I finally arrive in a time of 6:21:14, which makes me 6th woman and 20th overall in my 40k category. With relief I head straight for my tent and then the showers. I walk a little funny, but I feel better than after my first street marathon some years ago. It’s with relief that I have arrived, relief that it went as well as it did, and relief that I don’t feel any injuries – unless you count a blister under a toenail, which I don’t.
Once fresher and cooler I join the other runners by the finish line who greet and cheer on the incoming runners while snacking away on various treats. My shoulders are very sore from the heavy vest and running with my poles, so I do some yoga stretches both for the legs and my back while enjoying the warm weather under the shade of a tree.

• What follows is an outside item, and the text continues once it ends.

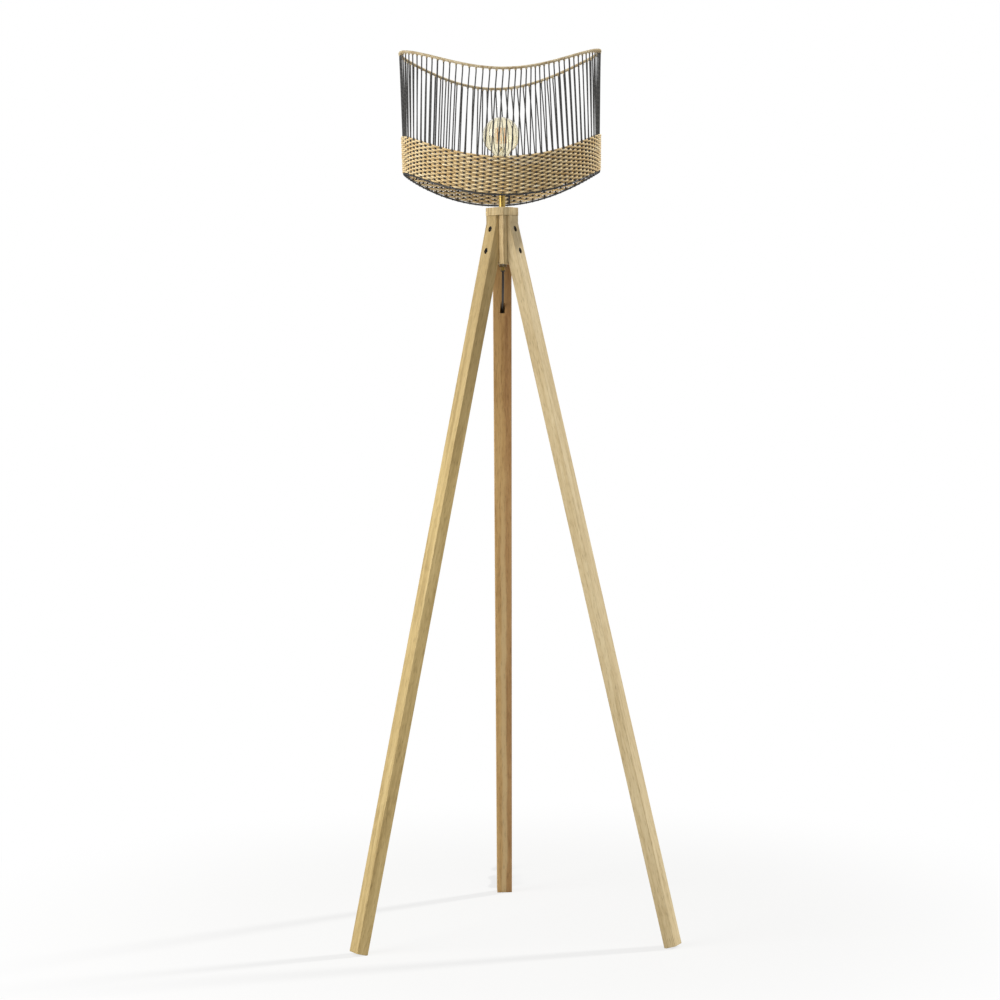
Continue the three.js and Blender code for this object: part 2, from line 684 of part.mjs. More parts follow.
const INSULATOR_RADIUS = HOLDER_RADIUS - HOLDER_WALL - FIT;
const SHELL_RADIUS = BULB_CAP_RADIUS + FIT + SHELL_WALL;

function lampholderInsulator() {
  const cavity = SHELL_RADIUS + FIT;
  const top = HOLDER_BOTTOM + CORE_BODY_HEIGHT;
  const made = turned([
    [0, HOLDER_BOTTOM],
    [INSULATOR_RADIUS, HOLDER_BOTTOM],
    [INSULATOR_RADIUS, top],
    [cavity, top],
    [cavity, CAVITY_FLOOR],
    [0, CAVITY_FLOOR],
  ]);
  return cut(made, [spindleHole()]);
}

function screwShell() {
  const bottom = CAVITY_FLOOR + FIT;
  const top = bottom + SHELL_HEIGHT;
  return turned([
    [SHELL_HOLE, bottom],
    [SHELL_RADIUS, bottom],
    [SHELL_RADIUS, top],
    [SHELL_RADIUS - SHELL_WALL, top],
    [SHELL_RADIUS - SHELL_WALL, bottom + SHELL_WALL],
    [SHELL_HOLE, bottom + SHELL_WALL],
    [SHELL_HOLE, bottom],
  ]);
}

const SWITCH_Z = HOLDER_BOTTOM + SWITCH_HEIGHT - FIT;
const SPINDLE_START = INSULATOR_RADIUS - SPINDLE_DEPTH;
const KNOB_START = HOLDER_RADIUS + FIT;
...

I have very nice chats with lots of people, comparing notes about today’s race. Everyone I speak to seem very happy with the experience. The weather was great and conditions ideal. Some know the area from before, and newcomers like myself echo what a beautiful place it is. Thanks to the event’s relatively small size it sort of feels like a trail run with friends rather than a race.
I get the impression that there is a very strong bond within the Australian trail running community. Many know each other from other races or various running groups. At the prize ceremony a special mention and extra prizes get handed out to the runners who had stopped and helped others when injured, which is embracing the true trail running spirit.
I want to thank everyone for their help – for providing information before the race and helping me find transport to it, as well as showing support and being great company. I hope we share trails again, somewhere in the world.